What you need is to be a scientist and have a hypothesis. If you have it in your head, “I think this prompt will do this thing,” then test it. See what happens and adjust. Precision matters because if you want people to rely on the output, it has to be reliable. Simple as that.
Q: What makes an agent actually get adopted—versus one that people try once and abandon?
I think about adoption in three buckets: mental, emotional, and practical.
The mental piece is: do people understand what this is doing? If they get results they don’t expect, they won’t trust it and they won’t use it. So accuracy and explainability matter a lot.
The emotional piece is: am I OK letting go of the old way? If the output is accurate and it’s less painful than what they were doing before, that barrier falls quickly.
The practical piece is: how easy is it to actually use? If someone has to do ten steps to get to the answer, adoption suffers. The easier you make it—ideally, push a button and get what you need—the faster it spreads.
Once you get all three right, adoption takes care of itself.

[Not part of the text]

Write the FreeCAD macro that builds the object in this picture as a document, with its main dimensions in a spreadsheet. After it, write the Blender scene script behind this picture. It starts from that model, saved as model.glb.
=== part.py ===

Q: You mentioned self-service AI design capabilities as critical. Why does that matter so much?
Because so much of getting AI to perform well is rapid iteration and you can’t iterate rapidly if you have to go back to your vendor for every small change.
You need to be able to go in, tweak your prompt, tweak your agent, and run it yourself. That’s how you get from “interesting but unreliable” to “this thing actually works.” If you’re filing support tickets to make adjustments, you will never move fast enough.
Also: make sure your tool shows you how the AI is reasoning. That sounds like a minor feature, but it’s actually essential. When I was building my product dashboard agent, I could look at the thought process and say, “OK, that’s not quite how I want it to think about this,” and then adjust the prompt with that specific context. Without that visibility, you’re just experimenting blindly. You’ll get there eventually, but with a lot less precision.
Q: What does “contract intelligence” actually mean to you in a practical sense?
Honestly, I think it’s largely a relabeling of what people who use AI well are already doing: the more context you give AI, the better its output.
When you use a random LLM, it’s drawing from everything. When you use something intentionally integrated with your contract data—a defined data structure you know and trust—it’s drawing from that. That accuracy difference is significant.
Context has always been the key. When I first started experimenting with AI, just giving it a role and defining an audience got me better outputs. That’s context. Prompt engineering is context.
What “contract intelligence” is really describing is what happens when you layer that kind of intentionality on top of a system that itself provides structured, domain-specific context. The accuracy gets high enough that you can actually rely on it.
And when people can rely on it, they use it. When they use it, they love it!
Q: Any final advice for legal ops leaders who are about to jump in?
Trust yourself. I see a lot of people who think this is beyond them and that it requires some technical background they don’t have. It doesn’t.
You already know what a good answer looks like. You know what people ask you. You know your contracts, your playbooks, your business. That’s your prompt engineering superpower.
My best advice: start with one thing. Build it. Test it. Get it working reliably. Then share it. The first time a colleague says “I can’t believe how fast that was,” that’s when this stops being an experiment and starts being a practice.
Legal Ops AI Best Practices
Foster’s journey from curious early adopter to 12,000 AI interactions across six departments didn’t happen because he had an “AI prompting” background or pressure from leadership. It happened because he asked a simple question: who else is waiting on me, and what would it mean if they didn’t have to?
Start with one problem. Build for reliability. Share the win. The rest tends to follow.